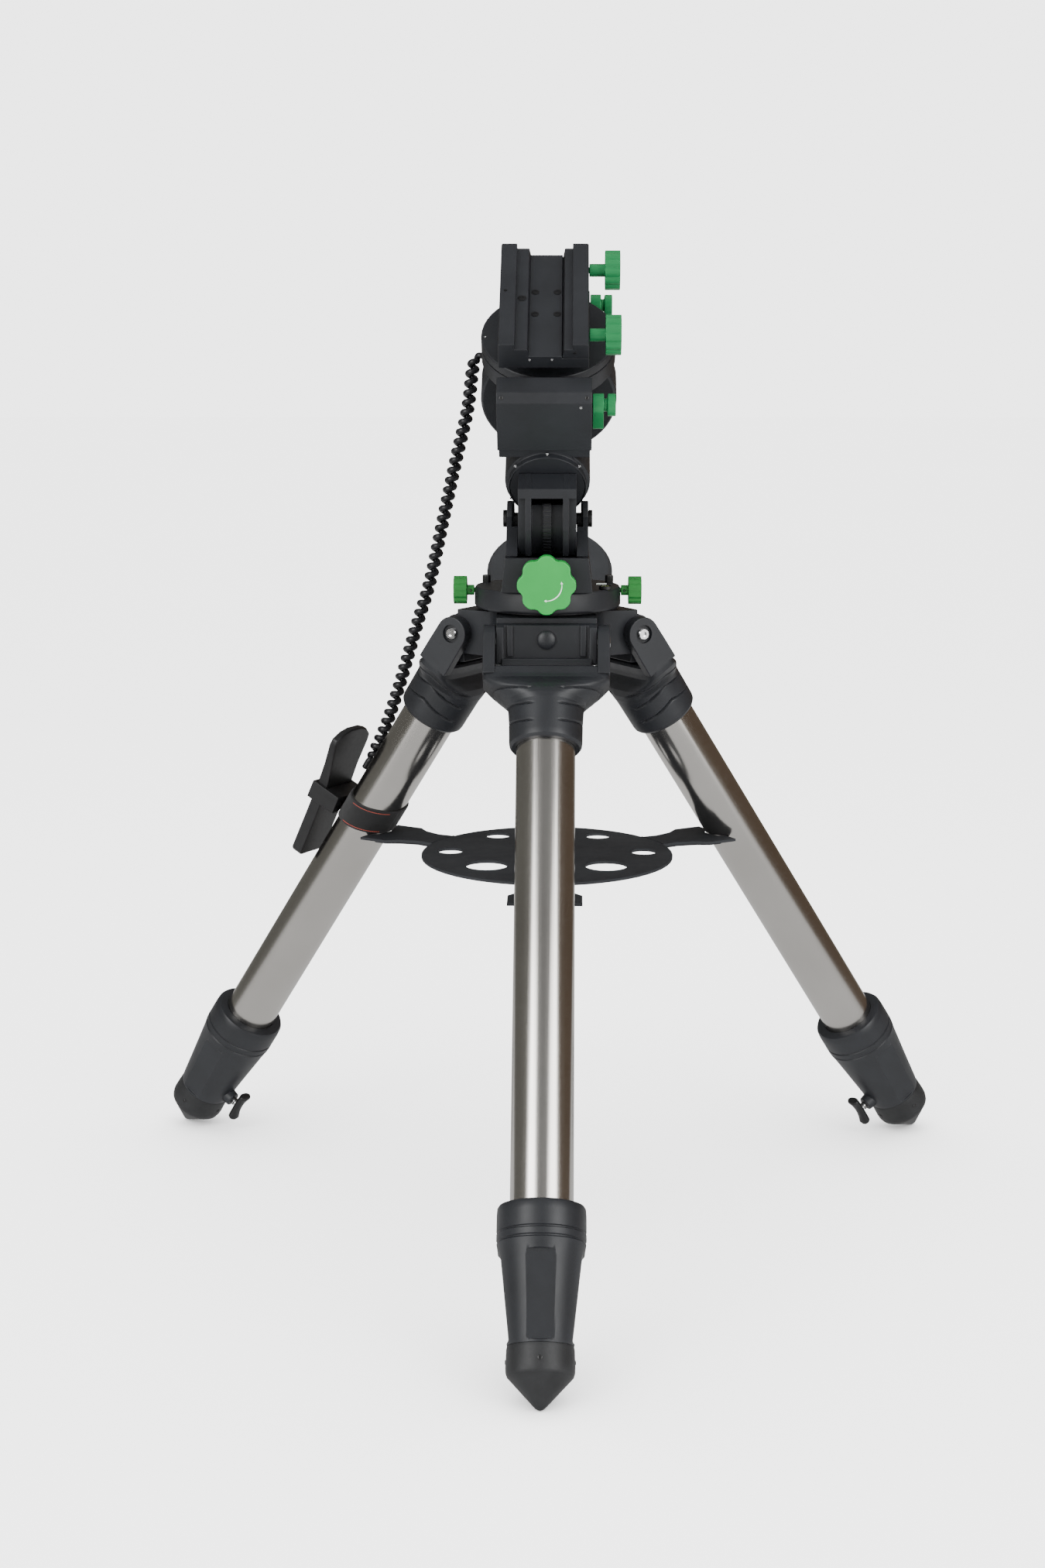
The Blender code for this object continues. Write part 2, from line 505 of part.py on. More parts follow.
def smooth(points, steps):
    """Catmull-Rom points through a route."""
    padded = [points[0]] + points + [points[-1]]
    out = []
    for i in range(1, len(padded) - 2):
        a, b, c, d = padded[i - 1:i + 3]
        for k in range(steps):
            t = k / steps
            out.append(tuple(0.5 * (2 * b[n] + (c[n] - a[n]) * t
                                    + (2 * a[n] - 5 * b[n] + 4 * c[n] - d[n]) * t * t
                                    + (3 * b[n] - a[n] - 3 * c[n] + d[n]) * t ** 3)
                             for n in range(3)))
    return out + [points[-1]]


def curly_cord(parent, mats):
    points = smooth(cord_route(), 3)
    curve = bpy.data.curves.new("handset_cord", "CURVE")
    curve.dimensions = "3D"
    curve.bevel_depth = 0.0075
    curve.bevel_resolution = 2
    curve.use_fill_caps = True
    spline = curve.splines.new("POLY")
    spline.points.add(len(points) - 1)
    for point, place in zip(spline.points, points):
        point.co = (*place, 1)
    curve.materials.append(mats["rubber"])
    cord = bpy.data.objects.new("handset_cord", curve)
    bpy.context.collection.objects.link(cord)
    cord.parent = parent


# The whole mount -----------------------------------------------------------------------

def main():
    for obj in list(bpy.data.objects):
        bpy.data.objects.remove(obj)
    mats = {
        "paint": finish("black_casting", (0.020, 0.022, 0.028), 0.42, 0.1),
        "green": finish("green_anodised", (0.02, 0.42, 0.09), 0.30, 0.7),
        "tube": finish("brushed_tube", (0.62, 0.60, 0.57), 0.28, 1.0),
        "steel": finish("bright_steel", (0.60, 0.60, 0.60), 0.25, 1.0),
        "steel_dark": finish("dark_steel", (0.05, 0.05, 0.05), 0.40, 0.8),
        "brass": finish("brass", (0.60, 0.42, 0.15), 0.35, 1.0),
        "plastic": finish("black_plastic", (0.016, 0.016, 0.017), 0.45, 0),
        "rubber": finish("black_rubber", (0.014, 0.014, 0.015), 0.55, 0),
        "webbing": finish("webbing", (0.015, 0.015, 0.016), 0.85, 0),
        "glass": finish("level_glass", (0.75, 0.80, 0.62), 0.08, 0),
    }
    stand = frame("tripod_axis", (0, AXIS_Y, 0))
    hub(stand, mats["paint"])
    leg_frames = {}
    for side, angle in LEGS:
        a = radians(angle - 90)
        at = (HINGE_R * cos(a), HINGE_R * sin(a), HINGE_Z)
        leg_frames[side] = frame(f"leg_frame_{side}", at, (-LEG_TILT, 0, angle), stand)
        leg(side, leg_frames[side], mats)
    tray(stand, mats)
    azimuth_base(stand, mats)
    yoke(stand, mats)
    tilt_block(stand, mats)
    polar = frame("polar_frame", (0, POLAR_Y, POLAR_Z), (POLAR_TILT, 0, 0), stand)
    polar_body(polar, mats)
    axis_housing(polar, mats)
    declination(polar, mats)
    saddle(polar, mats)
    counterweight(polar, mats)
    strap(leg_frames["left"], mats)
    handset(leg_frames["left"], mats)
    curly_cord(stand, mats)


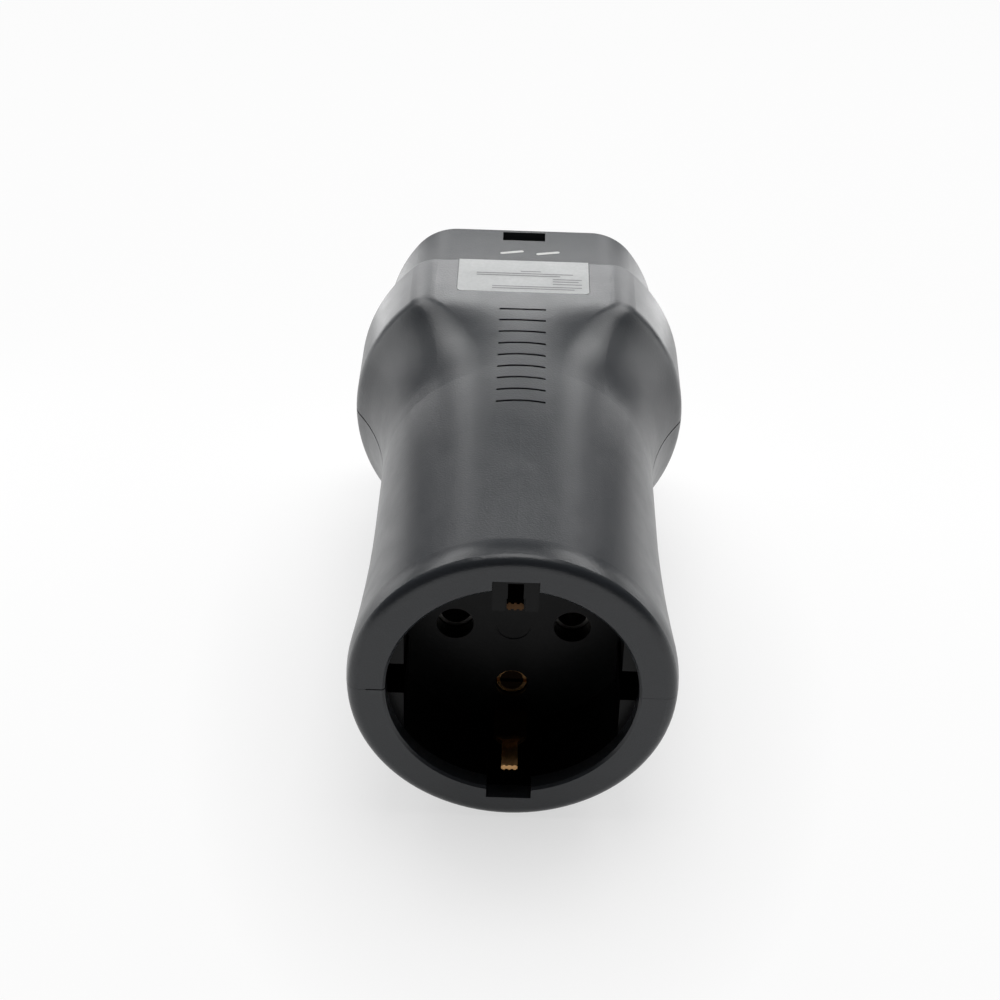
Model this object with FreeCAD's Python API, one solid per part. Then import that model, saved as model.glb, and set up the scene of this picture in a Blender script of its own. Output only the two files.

======

-- Exercise directions --
Print the records once more, exactly as they were given.

-- The answer --
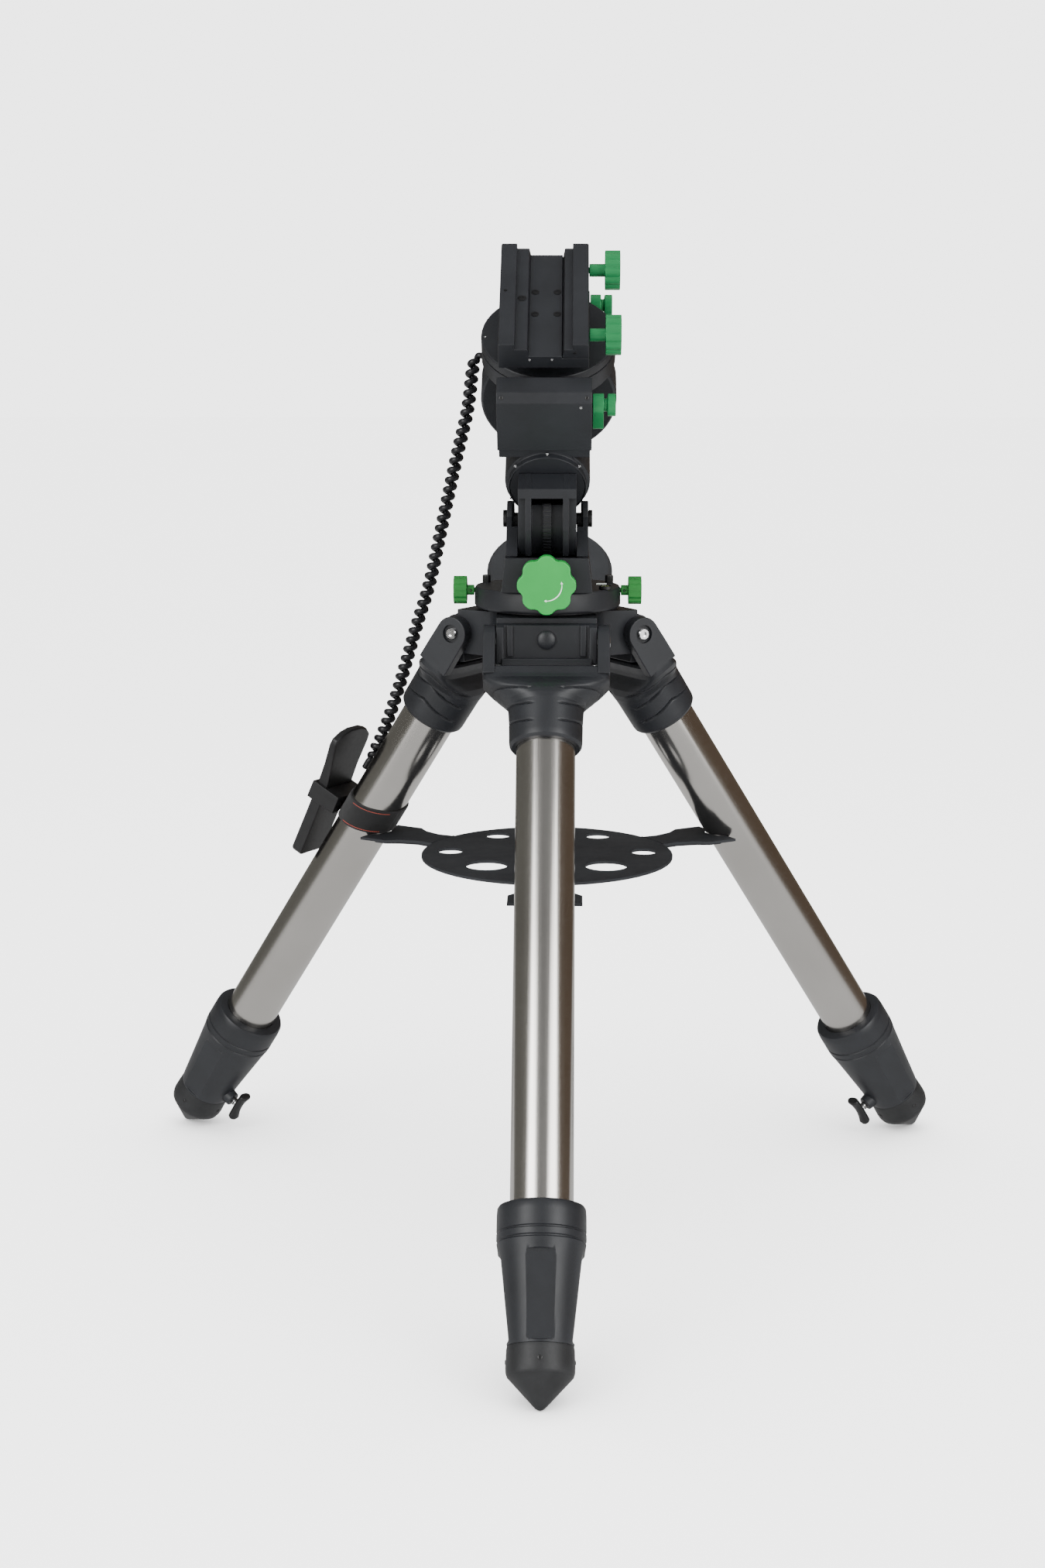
The Blender code for this object continues. Write part 2, from line 505 of part.py on. More parts follow.
def smooth(points, steps):
    """Catmull-Rom points through a route."""
    padded = [points[0]] + points + [points[-1]]
    out = []
    for i in range(1, len(padded) - 2):
        a, b, c, d = padded[i - 1:i + 3]
        for k in range(steps):
            t = k / steps
            out.append(tuple(0.5 * (2 * b[n] + (c[n] - a[n]) * t
                                    + (2 * a[n] - 5 * b[n] + 4 * c[n] - d[n]) * t * t
                                    + (3 * b[n] - a[n] - 3 * c[n] + d[n]) * t ** 3)
                             for n in range(3)))
    return out + [points[-1]]


def curly_cord(parent, mats):
    points = smooth(cord_route(), 3)
    curve = bpy.data.curves.new("handset_cord", "CURVE")
    curve.dimensions = "3D"
    curve.bevel_depth = 0.0075
    curve.bevel_resolution = 2
    curve.use_fill_caps = True
    spline = curve.splines.new("POLY")
    spline.points.add(len(points) - 1)
    for point, place in zip(spline.points, points):
        point.co = (*place, 1)
    curve.materials.append(mats["rubber"])
    cord = bpy.data.objects.new("handset_cord", curve)
    bpy.context.collection.objects.link(cord)
    cord.parent = parent


# The whole mount -----------------------------------------------------------------------

def main():
    for obj in list(bpy.data.objects):
        bpy.data.objects.remove(obj)
    mats = {
        "paint": finish("black_casting", (0.020, 0.022, 0.028), 0.42, 0.1),
        "green": finish("green_anodised", (0.02, 0.42, 0.09), 0.30, 0.7),
        "tube": finish("brushed_tube", (0.62, 0.60, 0.57), 0.28, 1.0),
        "steel": finish("bright_steel", (0.60, 0.60, 0.60), 0.25, 1.0),
        "steel_dark": finish("dark_steel", (0.05, 0.05, 0.05), 0.40, 0.8),
        "brass": finish("brass", (0.60, 0.42, 0.15), 0.35, 1.0),
        "plastic": finish("black_plastic", (0.016, 0.016, 0.017), 0.45, 0),
        "rubber": finish("black_rubber", (0.014, 0.014, 0.015), 0.55, 0),
        "webbing": finish("webbing", (0.015, 0.015, 0.016), 0.85, 0),
        "glass": finish("level_glass", (0.75, 0.80, 0.62), 0.08, 0),
    }
    stand = frame("tripod_axis", (0, AXIS_Y, 0))
    hub(stand, mats["paint"])
    leg_frames = {}
    for side, angle in LEGS:
        a = radians(angle - 90)
        at = (HINGE_R * cos(a), HINGE_R * sin(a), HINGE_Z)
        leg_frames[side] = frame(f"leg_frame_{side}", at, (-LEG_TILT, 0, angle), stand)
        leg(side, leg_frames[side], mats)
    tray(stand, mats)
    azimuth_base(stand, mats)
    yoke(stand, mats)
    tilt_block(stand, mats)
    polar = frame("polar_frame", (0, POLAR_Y, POLAR_Z), (POLAR_TILT, 0, 0), stand)
    polar_body(polar, mats)
    axis_housing(polar, mats)
    declination(polar, mats)
    saddle(polar, mats)
    counterweight(polar, mats)
    strap(leg_frames["left"], mats)
    handset(leg_frames["left"], mats)
    curly_cord(stand, mats)


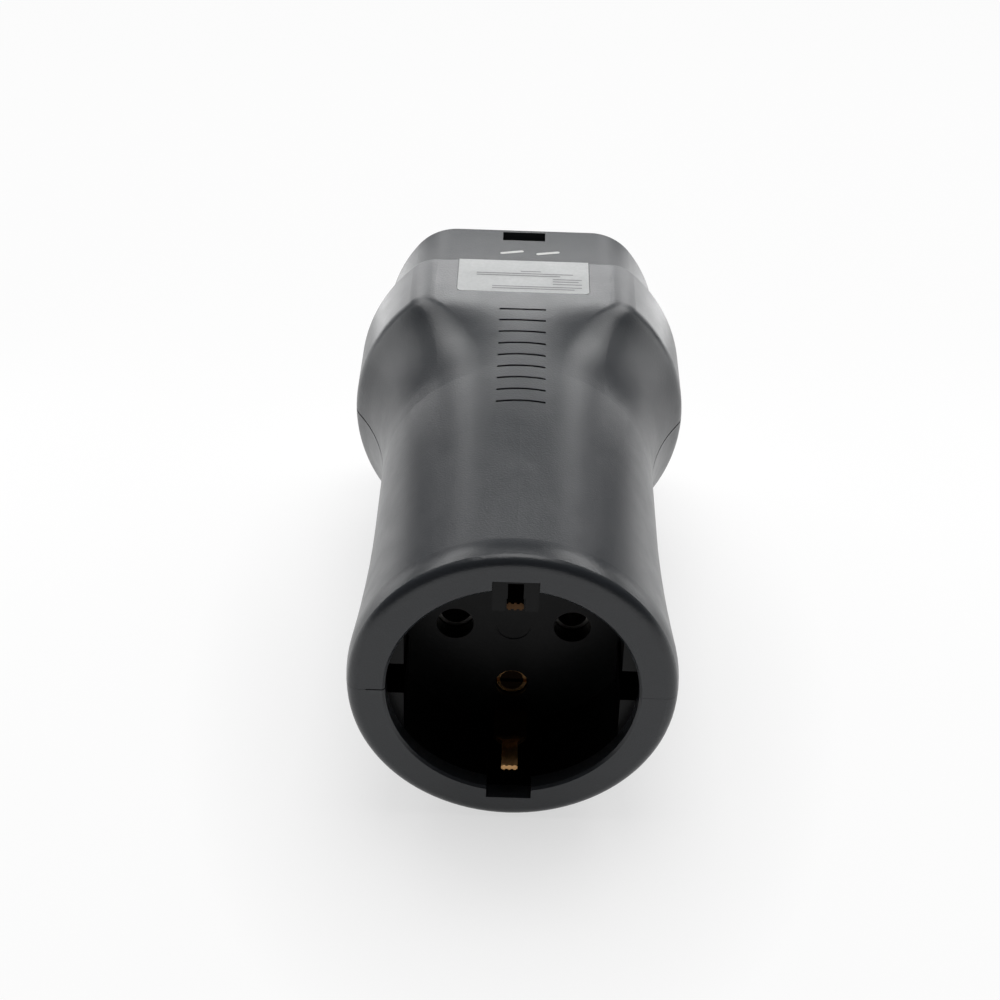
Model this object with FreeCAD's Python API, one solid per part. Then import that model, saved as model.glb, and set up the scene of this picture in a Blender script of its own. Output only the two files.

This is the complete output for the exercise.